I could easily reproduce the dust crash with the following script. One problem is the length of the file names and the number of sub-directories.

`` #!/bin/bash

    BASE_DIR="/files"
    
    NUM_DIRS=10000
    NUM_FILES=10000
    
    FILENAME_LENGTH=50
    
    generate_random_string() {
      local length=$1
      tr -dc A-Za-z0-9 </dev/urandom | head -c $length
    }
    
    create_structure() {
      local current_depth=$1
      local current_dir=$2
    
      if [ $current_depth -gt 10 ]; then
        return
      fi
    
      for ((i=0; i<$NUM_DIRS; i++)); do
        dir_name=$(generate_random_string $FILENAME_LENGTH)
        new_dir="$current_dir/$dir_name"
        mkdir -p "$new_dir"
    
        for ((j=0; j<$NUM_FILES; j++)); do
          file_name=$(generate_random_string $FILENAME_LENGTH)
          touch "$new_dir/$file_name"
        done
    
        create_structure $((current_depth + 1)) "$new_dir"
      done
    }
    
    create_structure 1 "$BASE_DIR"

``

hmarko avatar Mar 09 '25 13:03 hmarko

Is that only on windows ?

I tried the above on my linux box and it was dust handled it ok.

bootandy avatar Mar 14 '25 21:03 bootandy

not only on Windows.. it also happens on Linux on VM with 64G RAM .

hmarko avatar Mar 19 '25 05:03 hmarko

I have a 300TB volume on linux with billions of files. It takes 30GB RESS + 170GB kmem and goes OOM for the container.
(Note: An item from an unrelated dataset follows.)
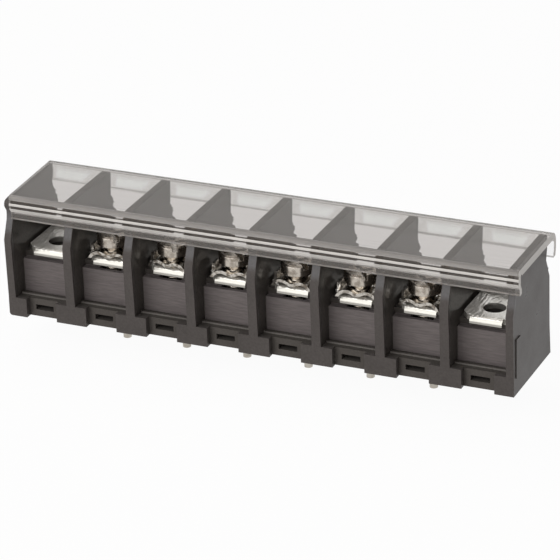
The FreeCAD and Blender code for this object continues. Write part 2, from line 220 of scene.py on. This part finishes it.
def makeMoulding():
    mat, tree, shader = newMaterial("moulding")
    axes = objectAxes(tree)
    away = compute(tree, "PINGPONG", compute(tree, "DIVIDE", axes["X"], pitch), 0.5)
    places = {"away": away, "y": axes["Y"], "z": axes["Z"]}
    masks = {name: multiply(tree, *[band(tree, places[key], *limits) for key, limits in zone.items()])
             for name, zone in mouldingZones.items()}
    color = moulding["color"]
    # painted light and shade blended over the moulding's colour: shade in the cells, a sky reflection on the
    # barriers' noses, a highlight along the rail and light on the panels
    for name, mask in masks.items():
        color = blendColor(tree, mask, color, moulding[name])
    speckle = grain(tree, *moulding["grain"])
    middle, change = moulding["roughness"], moulding["roughnessChange"]
    rough = mapRange(tree, speckle["Mask"], maskRange, (middle - change, middle + change))
    rough = blendValue(tree, masks["wall"], rough, moulding["wallRoughness"])
    rough = blendValue(tree, masks["panel"], rough, moulding["panelRoughness"])
    # the panels have faint level tool marks instead of the speckle
    pattern = blendValue(tree, masks["panel"], speckle["Height"], streaks(tree, *moulding["toolMarks"]))
    tone = mapRange(tree, pattern, heightRange, (1.0 - moulding["speckle"], 1.0 + moulding["speckle"]))
    feed(tree, shader, "Base Color", blendColor(tree, 1.0, color, tone, "MULTIPLY"))
    feed(tree, shader, "Roughness", rough)
    feed(tree, shader, "Normal", bump(tree, speckle["Height"], moulding["bumpStrength"], moulding["bump"]))
    feed(tree, shader, "IOR", moulding["ior"])
    feed(tree, shader, "Specular IOR Level", moulding["specular"])
    feed(tree, shader, "Specular Tint", (*moulding["shine"], 1.0))
    return mat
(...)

I limited the depth to 3 so theoretically it can be done in as little memory as the number of directories smaller than 3 depth.
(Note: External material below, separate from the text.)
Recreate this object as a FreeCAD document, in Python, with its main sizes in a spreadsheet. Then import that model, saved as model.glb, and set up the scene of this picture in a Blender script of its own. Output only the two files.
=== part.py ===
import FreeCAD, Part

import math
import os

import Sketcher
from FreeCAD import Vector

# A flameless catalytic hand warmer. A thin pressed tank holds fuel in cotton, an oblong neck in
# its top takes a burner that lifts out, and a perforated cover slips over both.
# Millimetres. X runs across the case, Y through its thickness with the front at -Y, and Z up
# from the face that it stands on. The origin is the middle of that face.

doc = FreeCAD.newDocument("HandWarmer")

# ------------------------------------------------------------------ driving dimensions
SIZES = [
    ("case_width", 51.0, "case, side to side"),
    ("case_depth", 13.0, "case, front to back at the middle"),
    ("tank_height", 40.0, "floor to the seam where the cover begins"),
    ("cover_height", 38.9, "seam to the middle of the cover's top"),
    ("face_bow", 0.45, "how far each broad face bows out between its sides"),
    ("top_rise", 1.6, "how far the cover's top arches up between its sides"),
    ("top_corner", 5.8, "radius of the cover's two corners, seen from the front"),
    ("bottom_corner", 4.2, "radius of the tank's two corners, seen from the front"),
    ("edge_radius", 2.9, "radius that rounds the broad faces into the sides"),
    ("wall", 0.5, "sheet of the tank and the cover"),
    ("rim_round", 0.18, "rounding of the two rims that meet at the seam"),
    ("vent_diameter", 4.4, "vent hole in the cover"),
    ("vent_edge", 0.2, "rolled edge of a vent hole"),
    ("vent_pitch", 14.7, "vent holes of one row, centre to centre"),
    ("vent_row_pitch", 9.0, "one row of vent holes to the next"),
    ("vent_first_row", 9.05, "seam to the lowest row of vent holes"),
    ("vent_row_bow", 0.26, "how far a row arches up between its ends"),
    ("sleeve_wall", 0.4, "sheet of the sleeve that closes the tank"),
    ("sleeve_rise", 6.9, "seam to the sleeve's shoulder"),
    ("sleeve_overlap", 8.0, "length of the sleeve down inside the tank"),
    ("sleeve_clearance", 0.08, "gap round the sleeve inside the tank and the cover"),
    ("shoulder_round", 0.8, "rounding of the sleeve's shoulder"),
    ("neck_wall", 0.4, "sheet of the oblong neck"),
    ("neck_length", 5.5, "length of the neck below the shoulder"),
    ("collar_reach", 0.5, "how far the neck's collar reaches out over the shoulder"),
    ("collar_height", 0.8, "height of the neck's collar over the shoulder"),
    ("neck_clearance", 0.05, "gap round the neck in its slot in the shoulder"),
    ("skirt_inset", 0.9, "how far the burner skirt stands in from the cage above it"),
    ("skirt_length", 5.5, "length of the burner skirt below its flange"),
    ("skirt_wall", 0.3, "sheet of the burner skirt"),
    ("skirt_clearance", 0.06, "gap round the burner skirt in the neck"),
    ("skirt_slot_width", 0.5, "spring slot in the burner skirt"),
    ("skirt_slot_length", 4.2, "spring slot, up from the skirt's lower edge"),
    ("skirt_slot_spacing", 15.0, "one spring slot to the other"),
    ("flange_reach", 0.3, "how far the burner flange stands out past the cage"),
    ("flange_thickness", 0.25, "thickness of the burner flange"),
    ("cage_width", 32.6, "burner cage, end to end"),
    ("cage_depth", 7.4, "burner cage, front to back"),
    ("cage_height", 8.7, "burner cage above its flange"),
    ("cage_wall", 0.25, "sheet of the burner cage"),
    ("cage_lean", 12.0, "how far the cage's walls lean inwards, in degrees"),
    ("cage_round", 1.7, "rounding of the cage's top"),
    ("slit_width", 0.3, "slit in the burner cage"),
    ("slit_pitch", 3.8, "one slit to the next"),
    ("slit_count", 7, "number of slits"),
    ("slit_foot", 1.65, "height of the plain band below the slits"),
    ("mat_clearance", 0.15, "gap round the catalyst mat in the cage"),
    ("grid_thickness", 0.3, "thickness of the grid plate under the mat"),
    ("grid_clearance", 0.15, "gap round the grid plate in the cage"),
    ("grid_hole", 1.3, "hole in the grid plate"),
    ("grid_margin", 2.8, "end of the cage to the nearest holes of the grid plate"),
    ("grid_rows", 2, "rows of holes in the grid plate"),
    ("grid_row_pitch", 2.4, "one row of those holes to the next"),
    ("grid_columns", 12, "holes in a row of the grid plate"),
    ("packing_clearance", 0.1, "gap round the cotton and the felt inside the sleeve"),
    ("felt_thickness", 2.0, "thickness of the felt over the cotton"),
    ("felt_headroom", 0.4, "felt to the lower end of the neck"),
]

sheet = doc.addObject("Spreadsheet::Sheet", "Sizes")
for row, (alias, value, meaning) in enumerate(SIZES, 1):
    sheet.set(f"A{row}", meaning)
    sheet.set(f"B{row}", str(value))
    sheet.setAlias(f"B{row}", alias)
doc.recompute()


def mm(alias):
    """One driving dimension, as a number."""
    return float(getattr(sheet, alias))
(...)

I am using parallel du -hs ::: */*/* instead and it works quite fine (the catch is the workload is not balanced between processes and the last, largest directory takes a long time).

eliphatfs avatar Jun 19 '25 03:06 eliphatfs

I don't think this is possible to fix. - du runs and dumps its output as it runs. dust loads it all into memory to make a decision. If there is too much to load dust will run out of memory.